State Attorney Bruce Colton’s office has filed a formal information document with the court charging former Vero Beach mayor A. Craig Fletcher with aggravated assault with a firearm, a third-degree felony, but Fletcher maintains he’s done nothing wrong, and his lawyer says he’ll prove the alleged incident was justified under Florida law.

Fletcher was arrested and charged by police with felony aggravated assault on March 29. The formal information document means the State Attorney’s office has reviewed the merits of the case and believes there is enough evidence to bring Fletcher to trial and convict him.

“We have entered a plea of not guilty in the case,” Andrew Metcalf, Fletcher’s Vero Beach-based defense counsel, said on Monday. “Over the next several months we will be setting depositions in this case and preparing for a potential ‘stand your ground’ hearing and trial.”

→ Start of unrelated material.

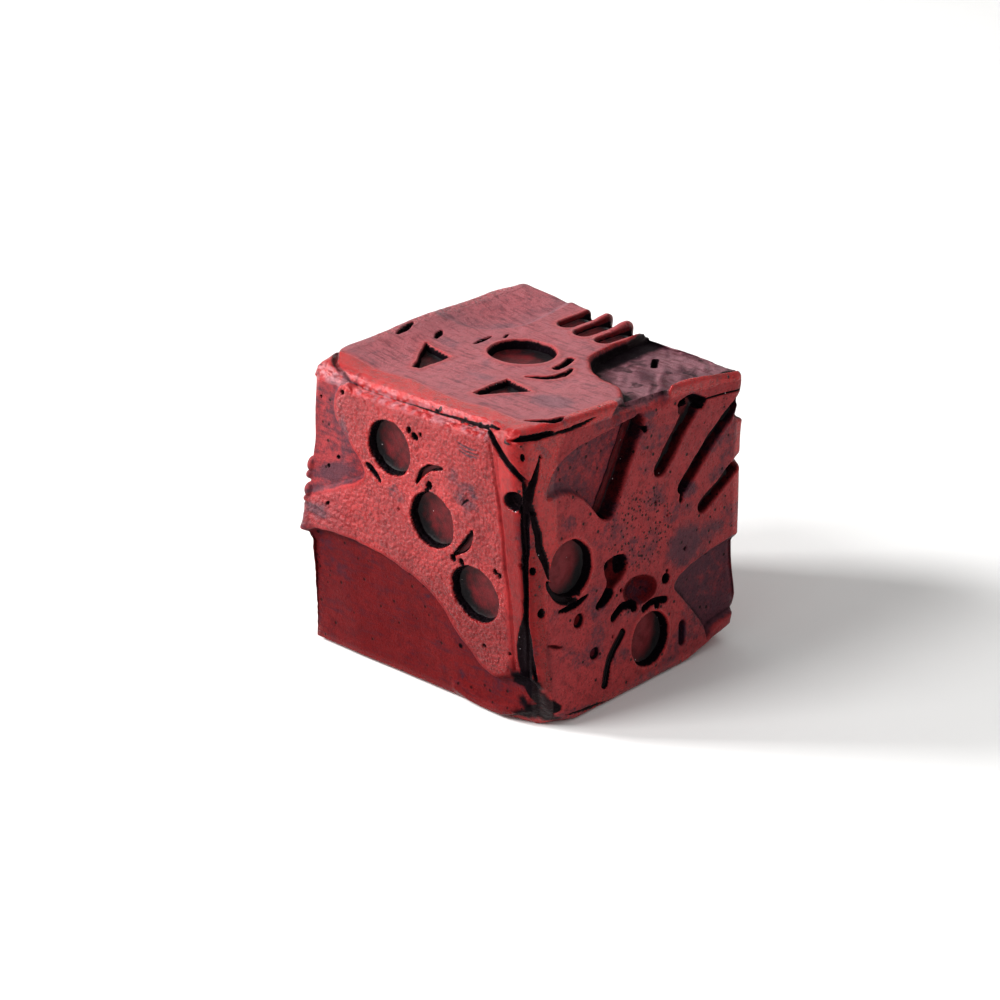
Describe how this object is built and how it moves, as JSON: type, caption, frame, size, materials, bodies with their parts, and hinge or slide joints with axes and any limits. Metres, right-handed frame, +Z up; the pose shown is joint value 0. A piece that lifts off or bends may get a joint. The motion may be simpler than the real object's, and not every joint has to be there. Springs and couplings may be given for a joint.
{
  "type": "casting resin die",
  "caption": "Hand-cast cube die for tabletop play, with sunken round pips, carved finger grooves and hollows, rounded leaning edges and dark paint pooled in the recesses.",
  "frame": {"origin": "centre of the footprint on the table, under the six-pip side", "axes": "+Z up through the one-pip side, -Y out of the three-pip side, +X out of the two-pip side"},
  "size_m": [0.0261, 0.0253, 0.0257],
  "materials": {
    "red_resin": "satin red cast resin with a rubbed black wash, slightly pebbled and worn brighter on the edges",
    "dark_paint": "semi-gloss dried black-brown wash pooled in the recesses"
  },
  "bodies": {
    "root": {"cast_body": "red_resin", "groove_paint_back_1": "dark_paint", "groove_paint_back_2": "dark_paint", "groove_paint_back_3": "dark_paint", "groove_paint_right_1": "dark_paint", "groove_paint_right_2": "dark_paint", "groove_paint_right_3": "dark_paint", "groove_paint_right_4": "dark_paint", "groove_paint_top_1": "dark_paint", "groove_paint_top_2": "dark_paint", "groove_paint_top_3": "dark_paint", "line_paint_back_1": "dark_paint", "line_paint_front_1": "dark_paint", "line_paint_front_2": "dark_paint", "line_paint_left_1": "dark_paint", "line_paint_right_1": "dark_paint", "line_paint_top_1": "dark_paint", "pip_paint_back_1": "dark_paint", "pip_paint_back_2": "dark_paint", "pip_paint_back_3": "dark_paint", "pip_paint_back_4": "dark_paint", "pip_paint_bottom_1": "dark_paint", "pip_paint_bottom_2": "dark_paint", "pip_paint_bottom_3": "dark_paint", "pip_paint_bottom_4": "dark_paint", "pip_paint_bottom_5": "dark_paint", "pip_paint_bottom_6": "dark_paint", "pip_paint_front_1": "dark_paint", "pip_paint_front_2": "dark_paint", "pip_paint_front_3": "dark_paint", "pip_paint_left_1": "dark_paint", "pip_paint_left_2": "dark_paint", "pip_paint_left_3": "dark_paint", "pip_paint_left_4": "dark_paint", "pip_paint_left_5": "dark_paint", "pip_paint_right_1": "dark_paint", "pip_paint_right_2": "dark_paint", "pip_paint_top_1": "dark_paint", "wedge_paint_top_1": "dark_paint", "wedge_paint_top_2": "dark_paint"}
  },
  "joints": []
}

Fletcher is accused of answering the front door of his McAnsh Park home with a revolver and pointing it at a landscaping contractor, who had knocked on the door. The alleged victim, Soterios Bouchlas, is a partner in the landscaping company that had been working at Fletcher’s next-door neighbor’s home when a dispute arose, with Fletcher accusing the landscape workers of damaging flowers on his property.

The state’s charging document, signed by Assistant State Attorney Michelle McCarter, alleges that Fletcher “did intentionally and unlawfully threaten by word or act to do violence to the person of Soterios Bouchlas,” and “did an act which created a well-founded fear in Soterios Bouchlas that such violence was about to take place,” adding that a firearm was involved.

According to records, Fletcher told police he simply wanted the workers off his property and that he didn’t know who Bouchlas was or why he was banging on his door.

Bouchlas and his business partner say Bouchlas ran off the porch in response to Fletcher’s alleged actions and obscenity-laced verbal threats. No bullets were fired and by the time police arrived, Fletcher had returned the firearm to a bedroom in his home.

Exactly who felt most threatened, scared or unsafe – 77-year-old Fletcher in his home with his wife Arlene in the house, or Bouchlas standing on the Fletchers’ front porch – may turn out to be the big question in the case if Metcalf does pursue a “stand your ground” defense.

What’s commonly referred to as the stand your ground law is Florida Statute Chapter 766 entitled “Justifiable Use of Force,” which describes in detail situations in which a person accused of threatening or harming another can claim he or she acted in self-defense.